Sans cesser de marcher, Laura contemple le mélange des couleurs. Elle ne s’en lasse pas. C’est son cinéma quotidien. Elle ne connaît pas d’autres endroits dans la ville, pas d’autres moments dans sa vie où les teintes sont si criardes, les contrastes si appuyés. L’accès des ambulances, c’est comme un film américain des années soixante-dix, ces vieux films lents qu’elle regardait avec sa mère et devant lesquels elle s’endormait.
Devant lui, c’est noir, gris, flou. Il ne sait pas si les éclats de voix qu’il entend proviennent de l’aire de jeux ou d’ailleurs. Tout résonne, ici. Les murmures se cognent aux murs. Les secrets rebondissent et s’engouffrent dans les fenêtres entrouvertes.
Elle sent la langue de Marion qui glisse sur une toute petite zone de sa mémoire. C’était hier soir. Elle sent l’odeur de Marion, comme si elle était encore là, collée à elle, et, tout à la fois, sa présence lui paraît aussi lointaine que si elle l’avait quittée il y a un an.
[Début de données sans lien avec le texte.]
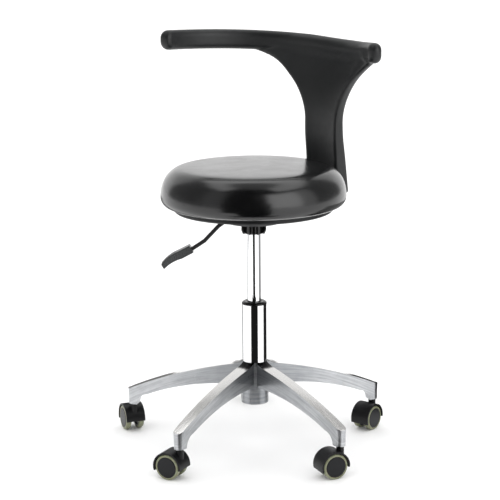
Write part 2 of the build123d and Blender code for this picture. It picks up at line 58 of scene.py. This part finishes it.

C’est déjà miraculeux de profiter d’une accalmie un soir comme celui-là. Le SMUR est parti récupérer une victime sur la route. Dans un match piéton contre voiture, c’est rarement le piéton qui gagne. En langage hospitalier, on appelle ça des AVP , accidents sur la voie publique. Ce n’est jamais beau à voir. C’est ce genre d’images qu’on ramène chez soi, le soir, et qui continuent à vous hanter longtemps.
Il ne comprend pas où il est. Il ne sait pas qui il est. À chaque fois, Laura va le rassurer, jusqu’à ce qu’il se calme. Tant que personne n’a signalé sa disparition, impossible de l’identifier et, éventuellement, de le renvoyer chez lui.
Le patient qu’elle quitte est un homme d’environ soixante-dix ans, un anonyme. Alzheimer, ictus amnésique, avc, on ne sait pas exactement de quoi il souffre. Son principal symptôme, c’est qu’il a été retrouvé en caleçon en train d’errer dans les Hauts de Monzelle à vingt-deux heures passées.